About Patricia Kiyono

During her first career, Patricia Kiyono taught elementary music, computer classes, elementary classrooms, and junior high social studies. She now teaches music education at the university level. She lives in southwest Michigan with her husband, not far from her five children, nine grandchildren (so far), and great-granddaughters. Current interests, aside from writing, include sewing, crocheting, scrapbooking, and music. A love of travel and an interest in faraway people inspires her to create stories about different cultures. Check out her sweet historical contemporary romances at her Amazon author page:
This entry was posted in experiences, Patricia Kiyono, Travel, writing, writing from experiences. Bookmark the permalink.

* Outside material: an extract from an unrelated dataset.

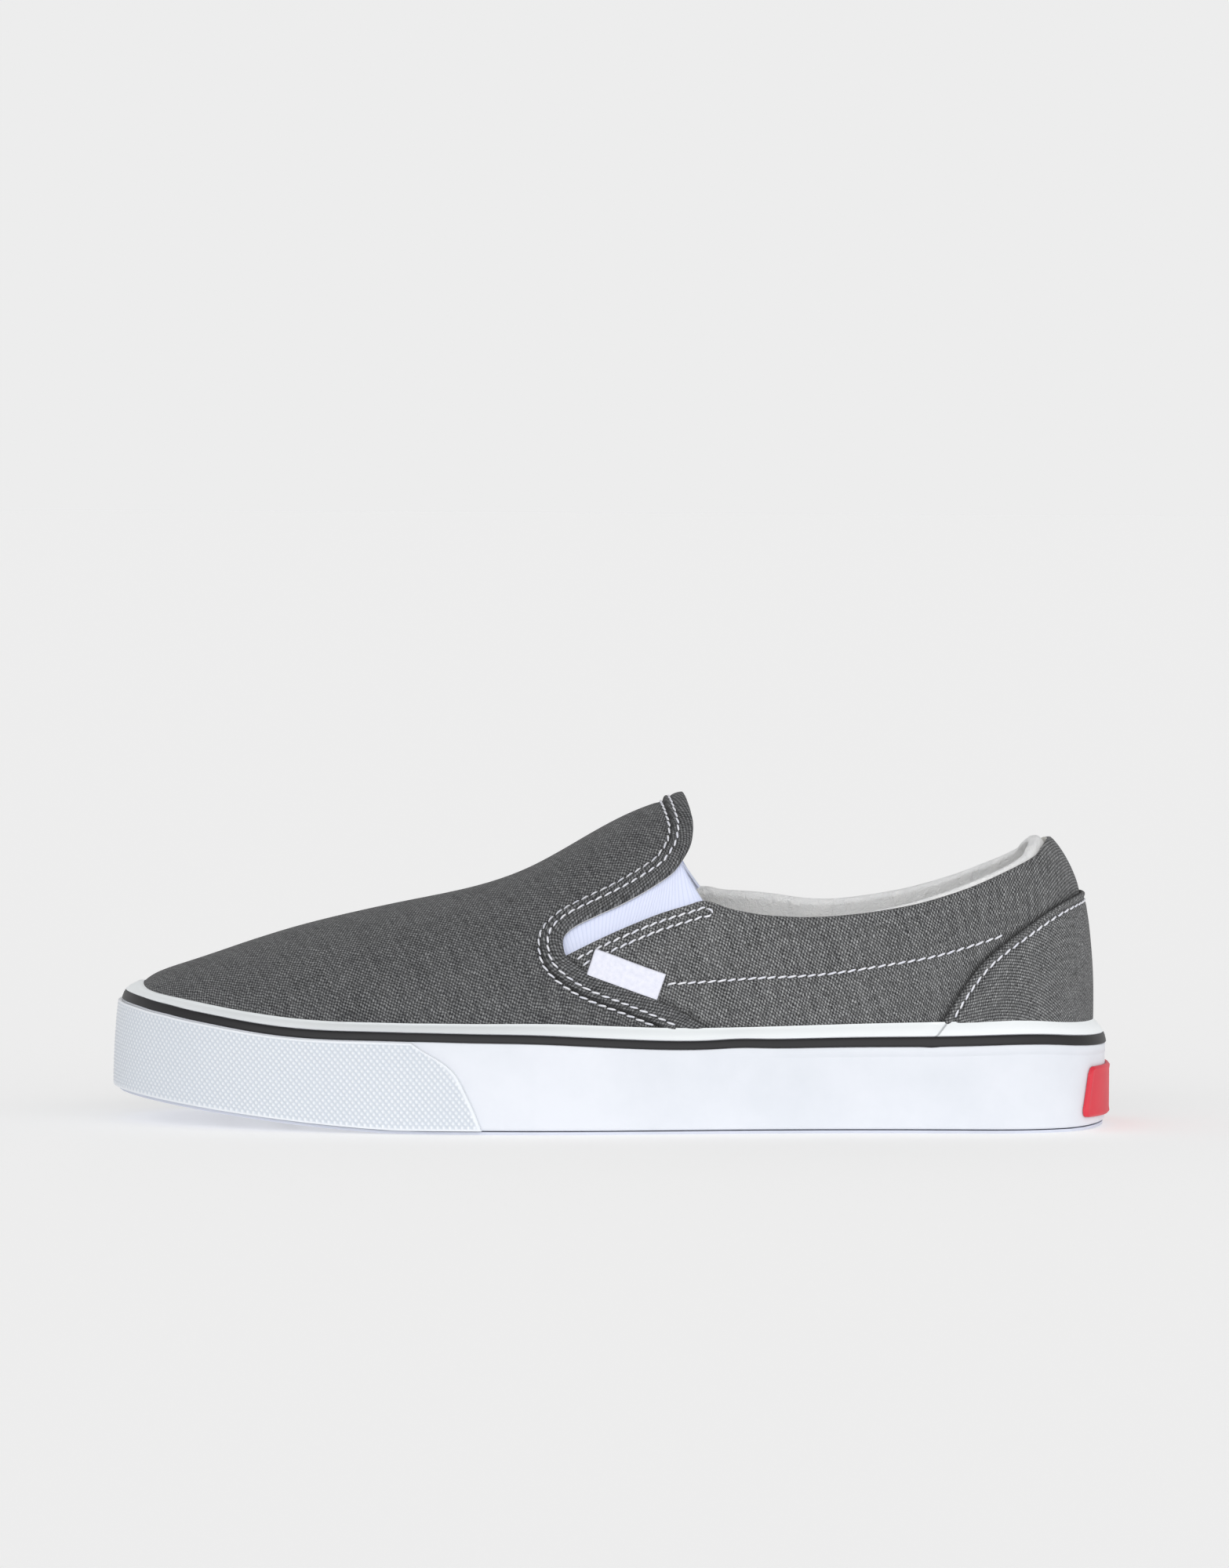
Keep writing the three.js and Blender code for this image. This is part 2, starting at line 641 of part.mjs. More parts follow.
function makeHeelPatch() {
  const steps = 12;
  const radius = HEEL_WIDTH / 2;
  const foot = foxingBottom(SOLE_HALF) + PATCH_BASE;
  const sections = [];
  for (let i = -steps; i <= steps; i++) {
    const share = Math.abs(i) / steps;
    const cut = Math.max(0, (share * PATCH_WIDTH) / 2 - (PATCH_WIDTH / 2 - PATCH_CORNER));
    const trim = PATCH_CORNER - Math.sqrt(Math.max(0, PATCH_CORNER ** 2 - cut ** 2));
    const place = (out, up) => {
      const reach = (share * (PATCH_WIDTH + PATCH_FLARE * (1 - 2 * up / PATCH_HEIGHT) / 2)) / 2;
      const station = Math.acos(1 - (radius / SOLE_HALF) * (1 - Math.cos(reach / radius))) / Math.PI;
      return [...wall(station, i < 0 ? 'lateral' : 'medial', -out), foot + up];
    };
    sections.push([
      place(FIT + PATCH_THICKNESS, trim),
      place(FIT + PATCH_THICKNESS, PATCH_HEIGHT - trim),
      place(FIT, PATCH_HEIGHT - trim),
      place(FIT, trim),
    ]);
  }
  return loft(sections, { caps: true });
}

// The flag sewn into the seam below the notch, on the outer side only.
function makeSideTab() {
  const run = new THREE.Vector2(Math.cos(TAB_TILT), -Math.sin(TAB_TILT));
  const rise = new THREE.Vector2(-run.y, run.x);
  const start = new THREE.Vector2(toX(TAB_ALONG), TAB_UP * INSTEP_HEIGHT);
  const corner = (u, v) => start.clone().addScaledVector(run, u).addScaledVector(rise, v).toArray();
  const outline = [
    corner(0, 0),
    corner(TAB_LENGTH, 0),
    corner(TAB_LENGTH, TAB_HEIGHT),
    corner(0, TAB_HEIGHT),
  ];
  const layer = shell(FIT + TAB_THICKNESS, FIT, { first: 16, last: 23 });
  return layer.intersect(sidePrism(outline, 'lateral'));
}

// A slab across the shoe between two heights: the lower one is straight across, the upper one may vary.
function slab(inset, low, high, columns = 1) {
  const sections = [];
  for (let i = 0; i <= STATIONS; i++) {
    const [x, y0] = wall(i / STATIONS, 'lateral', inset);
    const [, y1] = wall(i / STATIONS, 'medial', inset);
    const top = [];
    for (let j = columns; j >= 0; j--) {
      const across = (2 * j) / columns - 1;
      top.push([x, mix(y0, y1, j / columns), high(x, across)]);
    }
    sections.push([[x, y0, low(x)], [x, y1, low(x)], ...top]);
  }
  return loft(sections);
}

function makeInsole() {
  const inset = CANVAS_INSET + CANVAS_THICKNESS + 2 * FIT;
  const under = (x) => deck(x) + FIT;
  const rim = (x, across) => Math.max(Math.abs(across), Math.abs(x) / (SOLE_HALF - inset)) ** 6;
  return slab(inset, under, (x, across) => under(x) + INSOLE_THICKNESS + INSOLE_CUP * rim(x, across), 6);
}

// One chevron bar, high enough to cut any groove, with its middle towards the toe
function chevron(x) {
  const half = TREAD_GROOVE / 2;
  const reach = BALL_WIDTH / 2;
  const corners = [
    [x + half, -reach],
    [x + half - TREAD_CHEVRON, 0],
    [x + half, reach],
    [x - half, reach],
    [x - half - TREAD_CHEVRON, 0],
    [x - half, -reach],
  ];
  const shape = new THREE.Shape(corners.map(([a, b]) => new THREE.Vector2(a, b)));
  const bar = new THREE.ExtrudeGeometry(shape, { depth: 2 * FOXING_HEIGHT, bevelEnabled: false });
  bar.translate(0, 0, -FOXING_HEIGHT);
  return toSolid(bar);
}

// The outsole: a body inside the foxing, a lip that shows below it, and chevron grooves across the tread.
function makeOutsole() {
  const body = slab(CANVAS_INSET, soleBottom, deck);
  const lip = slab(OUTSOLE_LIP_INSET, soleBottom, (x) => soleBottom(x) + OUTSOLE_LIP);
  const field = slab(TREAD_BORDER, (x) => soleBottom(x) - TREAD_DEPTH, (x) => soleBottom(x) + TREAD_DEPTH);
  const count = Math.floor((SOLE_LENGTH - 2 * TREAD_BORDER) / TREAD_PITCH);
  let sole = body.add(lip);
  for (let i = 0; i < count; i++) {
    const x = ((count - 1) / 2 - i) * TREAD_PITCH;
    sole = sole.subtract(chevron(x).intersect(field));
  }
  return sole;
}

// Materials
const material = (color, roughness) => new THREE.MeshStandardMaterial({ color, roughness, metalness: 0 });
const canvas = material(0x55585a, 0.9);
const whiteRubber = material(0xe9edf2, 0.55);
const blackRubber = material(0x27262a, 0.4);
const redRubber = material(0xd8404c, 0.5);
const elastic = material(0xe3e7fa, 0.8);
const lining = material(0xe4e6e6, 0.6);
const ribbon = material(0xeef0fb, 0.7);
const foam = material(0xd9d4c8, 0.9);
const gum = material(0xdfe3ee, 0.6);

const shoe = new THREE.Group();
function put(name, solid, look) {
  const mesh = new THREE.Mesh(fromSolid(solid), look);
  mesh.name = name;
  shoe.add(mesh);
}

put('outsole', makeOutsole(), gum);
put('foxing', makeFoxing(), whiteRubber);
put('foxing_stripe', makeStripe(), blackRubber);
put('toe_bumper', makeToeBumper(), whiteRubber);
put('heel_patch', makeHeelPatch(), redRubber);
put('insole', makeInsole(), foam);
put('upper', makeUpper(), canvas);
put('vamp_facing', makeVampFacing(), canvas);
put('heel_panel', makeHeelPanel(), canvas);
put('gore_lateral', makeGore('lateral'), elastic);
put('gore_medial', makeGore('medial'), elastic);
put('collar_lining', makeCollarLining(), lining);
put('side_tab', makeSideTab(), ribbon);

export default shoe;
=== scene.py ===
"""Fine model and materials of a low canvas slip-on sneaker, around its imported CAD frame.

Shapes are worked out in millimetres, from the sizes and tables of the solids with a few small
corrections, and go to Blender in metres. The toe points to -X, and the outer side, which faces the
camera, to -Y.
"""

import json
import math

import bmesh
import bpy
import numpy as np
from mathutils import Matrix, Vector
from mathutils.bvhtree import BVHTree

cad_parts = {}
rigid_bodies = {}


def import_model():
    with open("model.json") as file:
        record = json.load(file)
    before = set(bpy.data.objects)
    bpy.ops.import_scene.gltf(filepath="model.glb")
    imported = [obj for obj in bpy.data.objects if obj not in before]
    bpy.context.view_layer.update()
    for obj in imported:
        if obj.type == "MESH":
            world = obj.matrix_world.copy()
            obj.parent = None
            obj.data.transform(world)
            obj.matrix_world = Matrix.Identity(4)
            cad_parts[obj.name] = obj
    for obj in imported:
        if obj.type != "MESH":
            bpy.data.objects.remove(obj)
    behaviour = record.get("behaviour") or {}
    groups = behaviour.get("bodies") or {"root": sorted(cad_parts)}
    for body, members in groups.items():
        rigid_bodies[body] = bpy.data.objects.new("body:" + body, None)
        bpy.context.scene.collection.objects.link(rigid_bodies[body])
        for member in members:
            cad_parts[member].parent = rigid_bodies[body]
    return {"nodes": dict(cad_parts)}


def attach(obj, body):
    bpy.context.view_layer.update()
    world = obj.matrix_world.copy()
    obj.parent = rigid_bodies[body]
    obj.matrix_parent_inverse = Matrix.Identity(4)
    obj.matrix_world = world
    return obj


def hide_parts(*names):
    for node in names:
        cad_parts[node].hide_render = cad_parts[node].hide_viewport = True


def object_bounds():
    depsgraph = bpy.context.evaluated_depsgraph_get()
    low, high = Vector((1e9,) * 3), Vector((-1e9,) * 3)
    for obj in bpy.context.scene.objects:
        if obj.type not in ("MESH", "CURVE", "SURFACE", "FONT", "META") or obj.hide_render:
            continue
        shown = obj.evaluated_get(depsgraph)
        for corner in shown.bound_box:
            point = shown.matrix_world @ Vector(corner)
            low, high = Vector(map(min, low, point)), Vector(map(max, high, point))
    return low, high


for left_over in list(bpy.data.objects):
    bpy.data.objects.remove(left_over)
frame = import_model()
cad_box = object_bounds()
rng = np.random.default_rng(7)

MM = 0.001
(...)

10 Responses to My View of the World

  1. I never asked, but wondered about your father’s being in the US military. People who emigrate or the family of them, really have a different view of the world. My mother was born in the U.S., but her parents, half-brothers, and oldest sister,(plus other assorted cousins who came also), were born in Northern Italy, and Italian was her first language. We do have a completely different experience, a different outlook than peoples whose families were well-established here, or sometimes just a couple of generations away. (The Husband, who thought the people in “Avalon” were odd, but I told him that basically, those were like MY family Thankgivings, and that if he had been with his grandmother and great-aunt for the holidays, he’d hear the same stories and hear the same arguments!)
    All I can say is that I am glad that your family came, and they did a good job with you!

    Liked by 1 person

    • Patricia Kiyono says:

      Aww, thanks Tonette! I think this mindset is common with Asian Americans, though. I didn’t know many growing up, because we were the ONLY family in our area, but my cousin connected me with a Facebook group of Japanese Americans, and this seems to be a common thread.


  2. Jeff Salter says:

    I definitely agree that travel is not only enlightening and educational, but an essential part of learning about the “rest of the world” — outside of our own backyards.
    Though I’ve lived in 8 states plus Greenland, I was mostly raised in a small town in southeast Louisiana. I went to school with a lot of kids who’d hardly ever left that Parish (county). Whereas, by the time I graduated HS, I’d already lived in MS, IL, GA, LA, & IA and traveled to most of the southwest and southeast states.

    Liked by 1 person

    • Patricia Kiyono says:

      I’ve met and worked with many people who have never been out of Michigan, and it definitely has an effect on their view of the world. Often it’s an “Us versus Them” attitude, which is disturbing to me. These are probably descendants of the people who taunted my family in the years during and following WWII.

      Liked by 1 person

  3. I can definitely relate to your last statement, Patricia. My homes have been in 6 states throughout my life. And having visited all but 6 states in the U.S., plus visiting Canada and Mexico, the experiences I had and the things I saw while traveling have found there way into every story I’ve written. It’s truly a blessing to have the memories. Hopefully, my readers have longed to see the places I’ve used as my settings because of the authenticity of the descriptions and the memories I’ve shared.

    Liked by 2 people

    • Patricia Kiyono says:

      I agree, we are truly blessed to live in a time when travel is easier than our ancestors could have dreamed. And yes, the memories are to be cherished. Having been somewhere makes it much easier to describe in our writing. Thanks so much for weighing in!

      Liked by 2 people

  4. Elaine Cantrell says:

    I’m like you. Most of my life has been spent in the same neighborhood, but the travel I did do has made a difference I think.

    Liked by 1 person

  5. I find your travels fascinating. I can imagine the shock of suddenly being surrounded by cornfields. Probably much what I felt when I was suddenly in a city. I grew to enjoy it but it certainly wasn’t where I wanted to be or where I felt most comfortable.